__Supplied data__:
-- BEGIN --
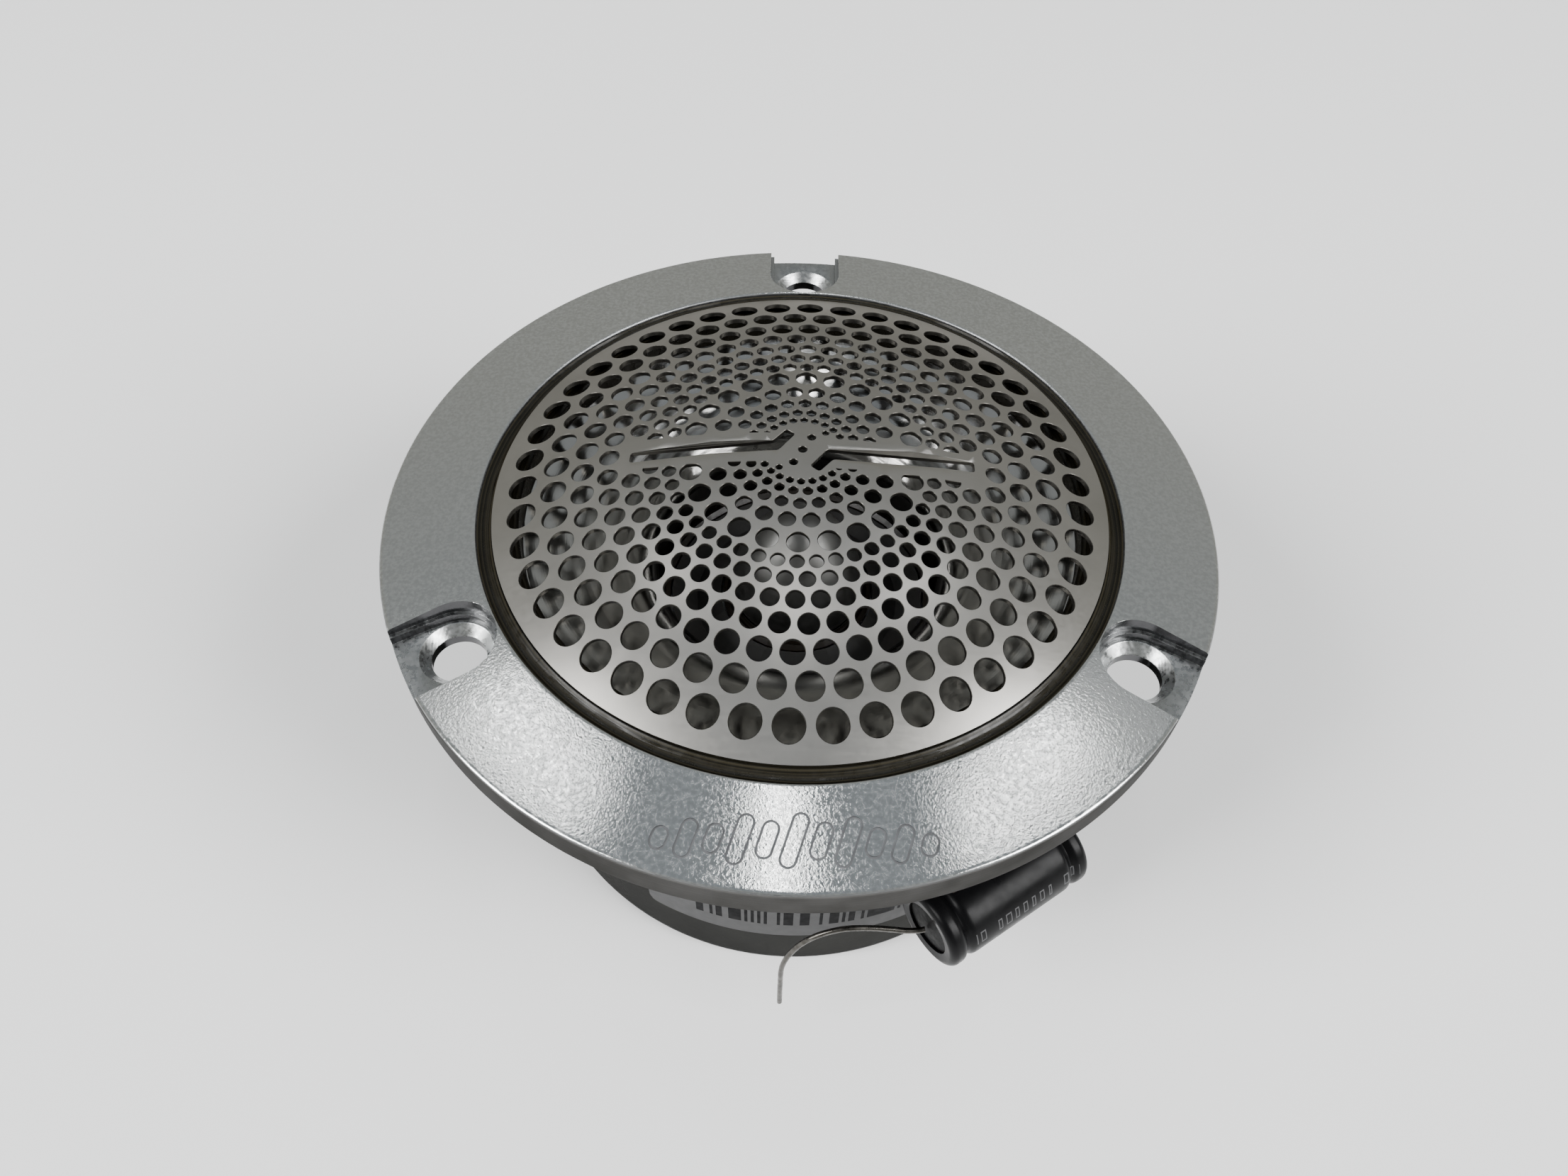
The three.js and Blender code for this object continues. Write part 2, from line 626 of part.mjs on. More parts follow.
const TINNED = { color: 0xa9a79e, metalness: 1, roughness: 0.3 };
const freeLead = [
  [15.0, -41.75, 24.1],
  [13.6, -41.9, 24.2],
  [11.8, -41.9, 24.5],
  [9.0, -42.0, 25.0],
  [6.1, -42.3, 25.2],
  [3.4, -42.7, 24.2],
  [1.4, -43.1, 22.2],
  [0.0, -43.5, 19.3],
  [-0.7, -43.9, 16.2],
  [-0.8, -44.3, 11.6],
  [-0.8, -44.7, 6.3],
];
add('capacitor_lead_free', wire(freeLead, LEAD_R, 28), TINNED);

const tiedLead = [
  [33.2, -29.55, 24.2],
  [33.9, -28.9, 24.2],
  [34.2, -27.6, 24.0],
  [34.3, -24, 23.4],
  [35.4, -19, 22.2],
  [37.0, -13, 20.8],
  [39.2, -6.5, 19.2],
  [41.3, -0.5, 18.0],
  [42.8, 4.9, 17.3],
  [42.9, 8.7, 17.0],
  [42.5, 11.5, 17.0],
];
add('capacitor_lead_tied', wire(tiedLead, LEAD_R, 26), TINNED);
add('label', label(), { color: 0xd8d8da, roughness: 0.5 });

export default tweeter;
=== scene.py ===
"""Looks of the car tweeter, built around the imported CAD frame. Metres, +Z out of the horn."""
import json
import math
import random

import bmesh
import bpy
import numpy as np
from mathutils import Matrix, Vector
from mathutils.geometry import delaunay_2d_cdt


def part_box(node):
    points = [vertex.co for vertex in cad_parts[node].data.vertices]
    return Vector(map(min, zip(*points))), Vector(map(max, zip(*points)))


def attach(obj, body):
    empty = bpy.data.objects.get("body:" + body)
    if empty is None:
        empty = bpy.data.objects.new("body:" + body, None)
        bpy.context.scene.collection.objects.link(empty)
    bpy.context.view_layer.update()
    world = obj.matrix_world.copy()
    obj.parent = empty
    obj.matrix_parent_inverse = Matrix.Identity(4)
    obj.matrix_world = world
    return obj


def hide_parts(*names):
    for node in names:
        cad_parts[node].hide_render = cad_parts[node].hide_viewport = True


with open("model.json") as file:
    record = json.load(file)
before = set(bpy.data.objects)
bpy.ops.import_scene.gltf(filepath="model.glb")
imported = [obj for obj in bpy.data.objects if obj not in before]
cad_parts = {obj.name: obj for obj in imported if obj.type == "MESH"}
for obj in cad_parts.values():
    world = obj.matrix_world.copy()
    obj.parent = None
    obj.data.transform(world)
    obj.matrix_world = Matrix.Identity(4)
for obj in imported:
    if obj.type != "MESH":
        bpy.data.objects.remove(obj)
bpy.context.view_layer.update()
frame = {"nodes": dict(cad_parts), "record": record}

MM = 0.001
TAU = math.tau
BODY = "frame"

# ---- Sizes, from the frame where it has them ----

FLANGE_LOW, FLANGE_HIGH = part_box("horn_flange")
CUP_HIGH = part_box("rear_cup")[1]
GRILLE_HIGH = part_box("grille")[1]
SLEEVE_LOW, SLEEVE_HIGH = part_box("capacitor_sleeve")
PLUG_LOW, PLUG_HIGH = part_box("phase_plug")
LABEL_LOW, LABEL_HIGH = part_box("label")

FLANGE_R = FLANGE_HIGH.x
BEZEL_Z = FLANGE_HIGH.z
FACE_DROP = 1.3 * MM
FACE_Z = BEZEL_Z - FACE_DROP
UNDERSIDE_Z = FACE_Z - 4.2 * MM
BEZEL_R = 37.86 * MM
SEAT_Z = FACE_Z - 2.2 * MM
MOUTH_R = 33 * MM
THROAT_R = 17.6 * MM
THROAT_TOP_Z = FACE_Z - 10.3 * MM
SKIRT_R = 35.8 * MM
SKIRT_Z = FLANGE_LOW.z

NOTCH_ANGLES = (90, 210, 330)
FIXING_R = 42.9 * MM
NOTCH_HALF = 4.85 * MM
SHELF_HALF = 4.4 * MM
STEP_DEPTH = 0.9 * MM
SHELF_DEPTH = 2.0 * MM
HOLE_R = 3.0 * MM
COUNTERSINK_R = 4.1 * MM
COUNTERSINK_DEPTH = 1.1 * MM

CUP_R = CUP_HIGH.x
GRILLE_R = GRILLE_HIGH.x
GRILLE_APEX_Z = GRILLE_HIGH.z
GRILLE_RISE = 7.66 * MM
GRILLE_RIM_Z = GRILLE_APEX_Z - GRILLE_RISE
GRILLE_SHEET = 0.55 * MM
DOME_R = (GRILLE_R ** 2 + GRILLE_RISE ** 2) / (2 * GRILLE_RISE)
PATTERN_TURN = math.radians(-1.4)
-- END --
__Required task__:
In the listing above, find the line containing "add('capacitor_lead_free', wire(freeLead, LEAD_R, 28), TINNED);" and the line containing "record = json.load(file)", then repeat those two lines and everything between them exactly.

__Answer to the problem__:
add('capacitor_lead_free', wire(freeLead, LEAD_R, 28), TINNED);

const tiedLead = [
  [33.2, -29.55, 24.2],
  [33.9, -28.9, 24.2],
  [34.2, -27.6, 24.0],
  [34.3, -24, 23.4],
  [35.4, -19, 22.2],
  [37.0, -13, 20.8],
  [39.2, -6.5, 19.2],
  [41.3, -0.5, 18.0],
  [42.8, 4.9, 17.3],
  [42.9, 8.7, 17.0],
  [42.5, 11.5, 17.0],
];
add('capacitor_lead_tied', wire(tiedLead, LEAD_R, 26), TINNED);
add('label', label(), { color: 0xd8d8da, roughness: 0.5 });

export default tweeter;
=== scene.py ===
"""Looks of the car tweeter, built around the imported CAD frame. Metres, +Z out of the horn."""
import json
import math
import random

import bmesh
import bpy
import numpy as np
from mathutils import Matrix, Vector
from mathutils.geometry import delaunay_2d_cdt


def part_box(node):
    points = [vertex.co for vertex in cad_parts[node].data.vertices]
    return Vector(map(min, zip(*points))), Vector(map(max, zip(*points)))


def attach(obj, body):
    empty = bpy.data.objects.get("body:" + body)
    if empty is None:
        empty = bpy.data.objects.new("body:" + body, None)
        bpy.context.scene.collection.objects.link(empty)
    bpy.context.view_layer.update()
    world = obj.matrix_world.copy()
    obj.parent = empty
    obj.matrix_parent_inverse = Matrix.Identity(4)
    obj.matrix_world = world
    return obj


def hide_parts(*names):
    for node in names:
        cad_parts[node].hide_render = cad_parts[node].hide_viewport = True


with open("model.json") as file:
    record = json.load(file)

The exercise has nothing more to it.